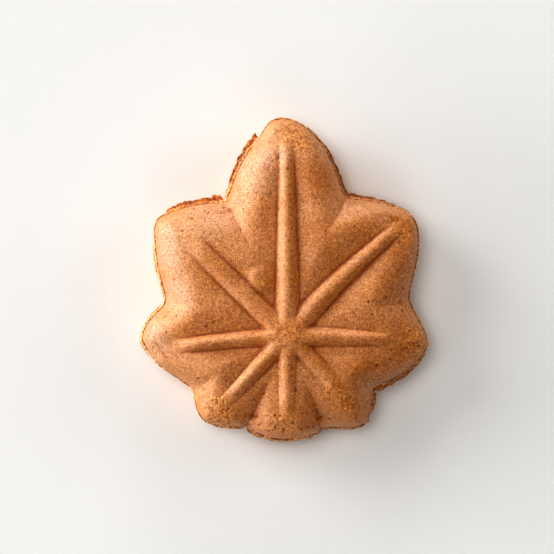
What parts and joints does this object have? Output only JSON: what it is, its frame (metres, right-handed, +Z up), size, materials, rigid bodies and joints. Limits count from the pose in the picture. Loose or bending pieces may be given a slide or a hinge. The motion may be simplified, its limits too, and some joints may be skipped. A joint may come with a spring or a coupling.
{
  "type": "maple leaf cake",
  "caption": "Golden-brown filled sponge cake baked in a maple leaf mould, with raised veins on both faces and a thin seam round its edge.",
  "frame": {"origin": "bottom centre of the cake's box, on the plane that it lies on", "axes": "+Z up, through the thickness; +Y towards the longest lobe; +X to the right, seen from above"},
  "size_m": [0.0626, 0.0702, 0.0214],
  "materials": {
    "crust": "matt golden-brown baked sponge crust with fine pores and an orange, crumbly seam"
  },
  "bodies": {
    "root": {"maple_leaf_cake": "crust"}
  },
  "joints": []
}
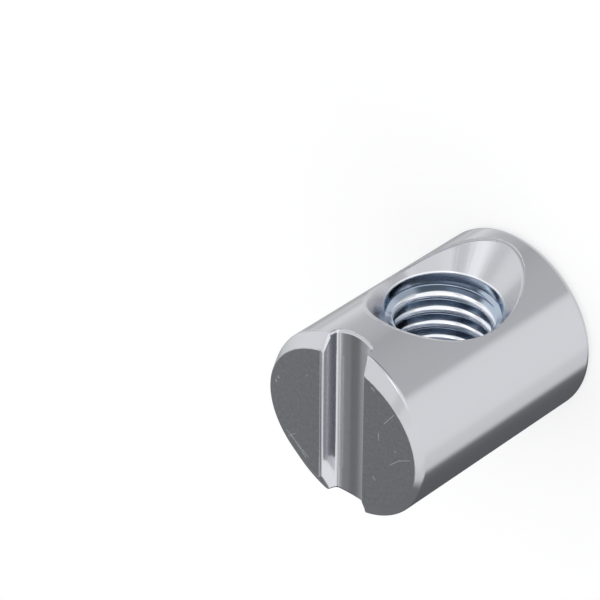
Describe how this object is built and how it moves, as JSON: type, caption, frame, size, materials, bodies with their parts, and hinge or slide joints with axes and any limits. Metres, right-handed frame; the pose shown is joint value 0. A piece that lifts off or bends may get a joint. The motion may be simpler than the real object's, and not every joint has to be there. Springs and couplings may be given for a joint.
{
  "type": "cross dowel nut",
  "caption": "Round steel barrel nut with a countersunk threaded cross hole and a driver slot in one end, for bolted wooden joints.",
  "frame": {"origin": "centre of the plain end, where the barrel's axis meets the face that it stands on", "axes": "+Z along the barrel's axis towards the slotted end, -Y along the threaded cross hole out of its countersunk mouth, X across the driver slot"},
  "size_m": [0.014, 0.014, 0.018],
  "materials": {
    "zinc_plated_steel": "smooth zinc-plated steel, lightly scratched"
  },
  "bodies": {
    "root": {"cross_dowel_nut": "zinc_plated_steel"}
  },
  "joints": []
}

+-------+

• [TO BE DONE] Filter the data, keeping only the lines that contain "from".

• [WORKED ANSWER]
What parts and joints does this object have? Output only JSON: what it is, its frame (metres, right-handed, +Z up), size, materials, rigid bodies and joints. Limits count from the pose in the picture. Loose or bending pieces may be given a slide or a hinge. The motion may be simplified, its limits too, and some joints may be skipped. A joint may come with a spring or a coupling.
  "frame": {"origin": "bottom centre of the cake's box, on the plane that it lies on", "axes": "+Z up, through the thickness; +Y towards the longest lobe; +X to the right, seen from above"},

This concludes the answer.